Eventually the banks agreed and Green says having 20 weddings booked with deposits paid was what got them the funding they needed. “Opening to the wedding market saved us. From 2011, we have been able to host weddings as well as keep the house and farm running.”

Green, who now has his own family, says he realised that in order to really secure their future at Ballyvolane they needed to access the international market. “We suffer from extreme seasonality in the Irish marketplace and, let’s face it, there’s nothing like a bit of debt to get you up in the morning.”

Always keeping an eye out for an opportunity, he had been looking at the resurgence in gin. His friend Anthony Jackson was in the wine business, and Green asked him if he wanted to look into gin distilling. The pair did some research and, on a trip to London, met with Charles Maxwell, a well- known gin distiller there. "This was a great meeting for us. We needed to bring something unique to the gin market and Charles suggested distilling gin made with whey," Green says.

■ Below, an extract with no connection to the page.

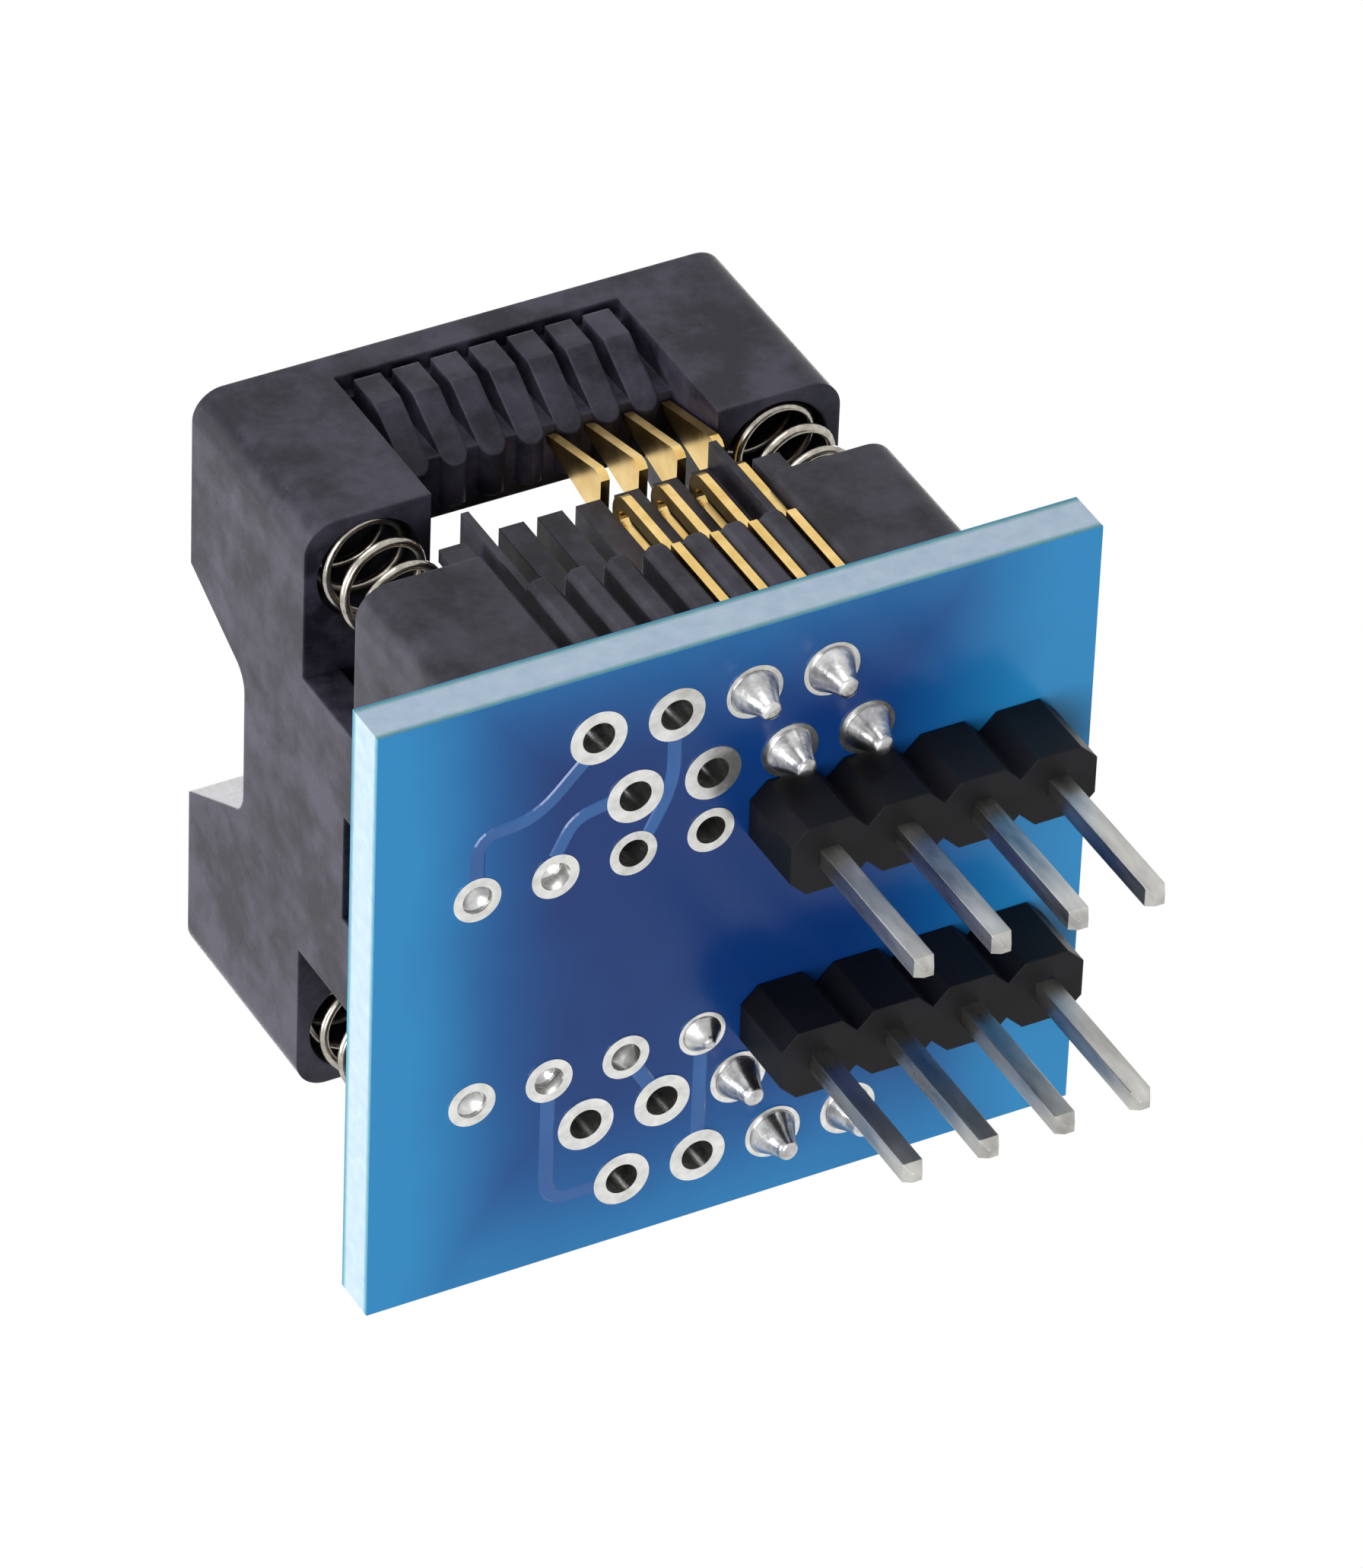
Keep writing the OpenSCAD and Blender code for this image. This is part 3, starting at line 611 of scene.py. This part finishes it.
def world():
    """White behind the object, and a soft grey light from all round."""
    scene_world = bpy.data.worlds.new("studio")
    bpy.context.scene.world = scene_world
    scene_world.use_nodes = True
    nodes = scene_world.node_tree.nodes
    links = scene_world.node_tree.links
    path = nodes.new("ShaderNodeLightPath")
    seen = nodes.new("ShaderNodeMath")
    seen.operation = "MAXIMUM"
    links.new(path.outputs["Is Camera Ray"], seen.inputs[0])
    mirrored = nodes.new("ShaderNodeMath")
    mirrored.operation = "MAXIMUM"
    links.new(path.outputs["Is Transmission Ray"], mirrored.inputs[0])
    links.new(path.outputs["Is Glossy Ray"], mirrored.inputs[1])
    links.new(mirrored.outputs["Value"], seen.inputs[1])
    white = nodes["Background"]
    white.inputs["Color"].default_value = (1, 1, 1, 1)
    white.inputs["Strength"].default_value = 1.0
    soft = nodes.new("ShaderNodeBackground")
    soft.inputs["Color"].default_value = (0.93, 0.96, 1, 1)
    soft.inputs["Strength"].default_value = 0.3
    mix = nodes.new("ShaderNodeMixShader")
    links.new(seen.outputs["Value"], mix.inputs["Fac"])
    links.new(soft.outputs["Background"], mix.inputs[1])
    links.new(white.outputs["Background"], mix.inputs[2])
    links.new(mix.outputs["Shader"], nodes["World Output"].inputs["Surface"])


def camera():
    """A long lens that looks up at the board's underside, tilted over to the right."""
    azimuth = math.radians(32.28)
    elevation = math.radians(-43.57)
    roll = math.radians(40.21)
    distance = 350.23 * MM
    aim = Vector((-5.66, -3.11, 5.62)) * MM
    look = Vector((math.sin(azimuth) * math.cos(elevation), math.cos(azimuth) * math.cos(elevation),
                   -math.sin(elevation)))
    data = bpy.data.cameras.new("camera")
    data.lens = 274.6
    data.sensor_width = 36
    data.clip_start = 0.01
    data.clip_end = 10
    obj = bpy.data.objects.new("camera", data)
    upright = look.to_track_quat("-Z", "Y").to_matrix().to_4x4()
    place = Matrix.Translation(aim - look * distance)
    obj.matrix_world = place @ upright @ Matrix.Rotation(-roll, 4, "Z")
    bpy.context.scene.collection.objects.link(obj)
    bpy.context.scene.camera = obj


# ---- Build ------------------------------------------------------------------

camera()
dress(COVER, "cover")
dress(BASE, "base")
dress(HEADER, "header_front", "header_back")
dress(BOARD, "board")
dress(LAND, "hole_plating")
dress(TIN, *[f"pin_{n}" for n in range(1, 9)])
for number in range(1, 5):
    spring(number)
for number in range(1, 9):
    contact(number)
contact_joints()
pin_joints()
solder_fills()
tracks()

floor()
world()
lamp("key", (-0.45, -0.08, 0.14), (0, 0, 0.008), 0.3, 3.0)
lamp("front", (-0.1, -0.5, 0.16), (0, 0, 0.008), 0.3, 1.2)
lamp("under", (-0.25, -0.1, -0.5), (0, 0, 0.008), 0.3, 2.6)
lamp("top", (0.15, 0.25, 0.6), (0, 0, 0.008), 0.5, 4.0)

bpy.context.scene.view_settings.view_transform = "Standard"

On their return Green approached a local farmer and they began distilling gin using whey in an old cattle shed on the Ballyvolane House farm. "We loved the luscious taste of it and being able to use local produce was very important to us. The whey we use now comes from Carbery in west Cork. And so, Bertha's Revenge Gin was born."

Oldest cow

The name Bertha's Revenge Gin comes from Bertha, the name of the oldest cow that ever lived. She was an Irish Droimeann cow, originally owned by a man called Jerome O'Leary. She is in the Guinness book of records for living to the age of 38 (she died in 1993) and for having 39 calves – another record. However, Bertha lives on, as she has been stuffed and preserved and is now owned by George Kelly from Killorglin.

“We approached George and asked if we could use the name and he was delighted – but he refuses to sell her to me,” Green says. “Bertha did make an appearance at our launch, though.”

“It will take us a few more years to really get Bertha’s Revenge Gin well known internationally, but we are already in the UK and Luxembourg and we had meetings in November in New York and Chicago about getting into those markets. I think it’s really the way we can secure our future and continue to live and work in Ballyvolane House, which we love.”

Green’s father is still helping out in Ballyvolane House. “My father is 83 and he looks after the gardens. I think he is delighted and amazed at how the business has developed,” says Green.